I should have seen it coming: for the last few weeks, the morning trains to Brussels have had between 5 and 25 minutes delay practically every single day.
The plan was to go home, skip Dutch class and take the 8:28 train to go see Amina Figarova at the new Palace Music club. I stepped aboard the 5:04 at Brussels-Central. We passed Brussels-Midi and ground to a halt around Forest-East. Eventually, we were informed that a train ahead of us had broken down. We started moving again. Then stopped outside Rhode-Saint-Génèse. For a very long time. The ventilation system cut out, half the lights died, but the electric doors still worked. A conductor came by to inform us that a 20 kilometre-long section of the electric grid had given out. Seven trains were stuck without power, which I would estimate to be carrying around 4,000 people. Weirdly, no announcements were made over the PA system, which suggests that the conductors have no way of informing all passengers simultaneously in case of an emergency. All sorts of ideas were evoked: heading back to Brussels, being evacuated onto another train on the other track, being dragged by a diesel locomotive, one person was reported to have fled the train - against conductors' orders - and gained RSG on foot. Some passangers feared suffocation. Personally, my left buttock is kind of sore. Miraculously, we started moving again.
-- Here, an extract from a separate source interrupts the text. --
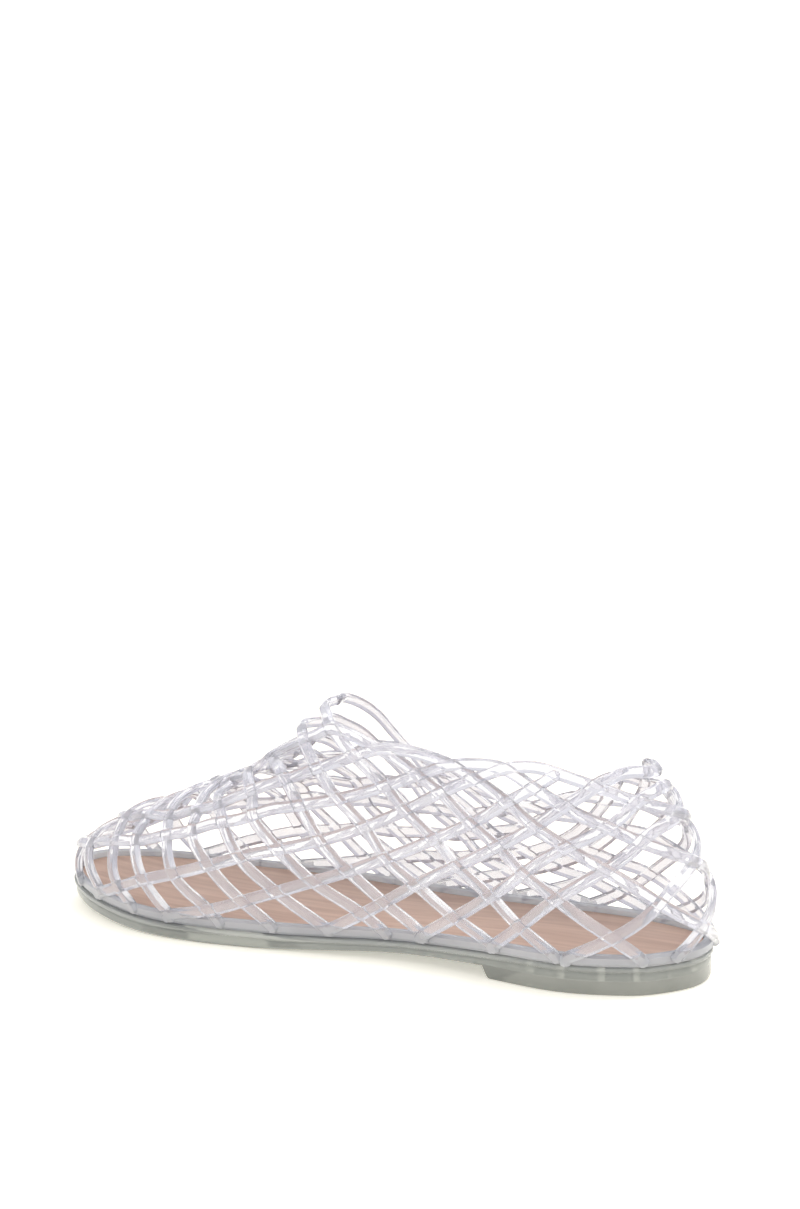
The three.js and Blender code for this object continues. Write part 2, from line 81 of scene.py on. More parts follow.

We stopped at Waterloo and a few people got off, which was puzzling, as this train wasn't supposed to stop there, so what were they doing on the train in the first place? At my stop, masses disembarked, far more than usual, their confidence in the rail system clearly shaken. Understandably: by that time, it was 8:50 and Amina was a distant memory. If you missed her, or even if you didn't, I recommend her album September Suite or, better yet, the Live in Amsterdam DVD, both out on Munich Records. The content of the DVD will apparently be broadcast, to quote her website, "On Dutch TV: Nederland 3 NPS Output Monday November 21, 2005 at 24.00."
Normally, when I get home, I'll work out a bit and attempt to limit my strong urge to eat all night long. I felt harassed and deserving of comfort, however, so I skipped the exercise and wolfed down the remaining halves of two packs of crisps and vast amounts of melted-chocolate covered vanilla ice cream. Also watched trafic.musique on France 2 and saw the pretty Chistopher Stills, the transatlantic son of Stephen Stills and Véronique Samson (who also sang on the show), play a very pretty song about California and French hip hop group Saïan Supa Crew display mind-blowing flow over some excellent beat-boxing. All that after Envoyé Spécial and its investigations of the incredibly poor housing conditions in Paris (not the suburbs) for low-income immigrants and on a fundamentalist Muslim terrorist/freedom fighter organisation in the Philippines. A pretty stimulating evening.
Another TV notable: an innovative car ad. Cars used to be fast, safe, comfortable, eco-friendly or cheap. In France's troubled socio-economic context, Toyota has decided to add employment-friendly to the list. The ad for their new Yaris doesn't talk about the car at all, but about the 1,000 jobs they created to build it. I don't know if it's an efficient selling-point, but it's one I'd certainly never seen advertised before.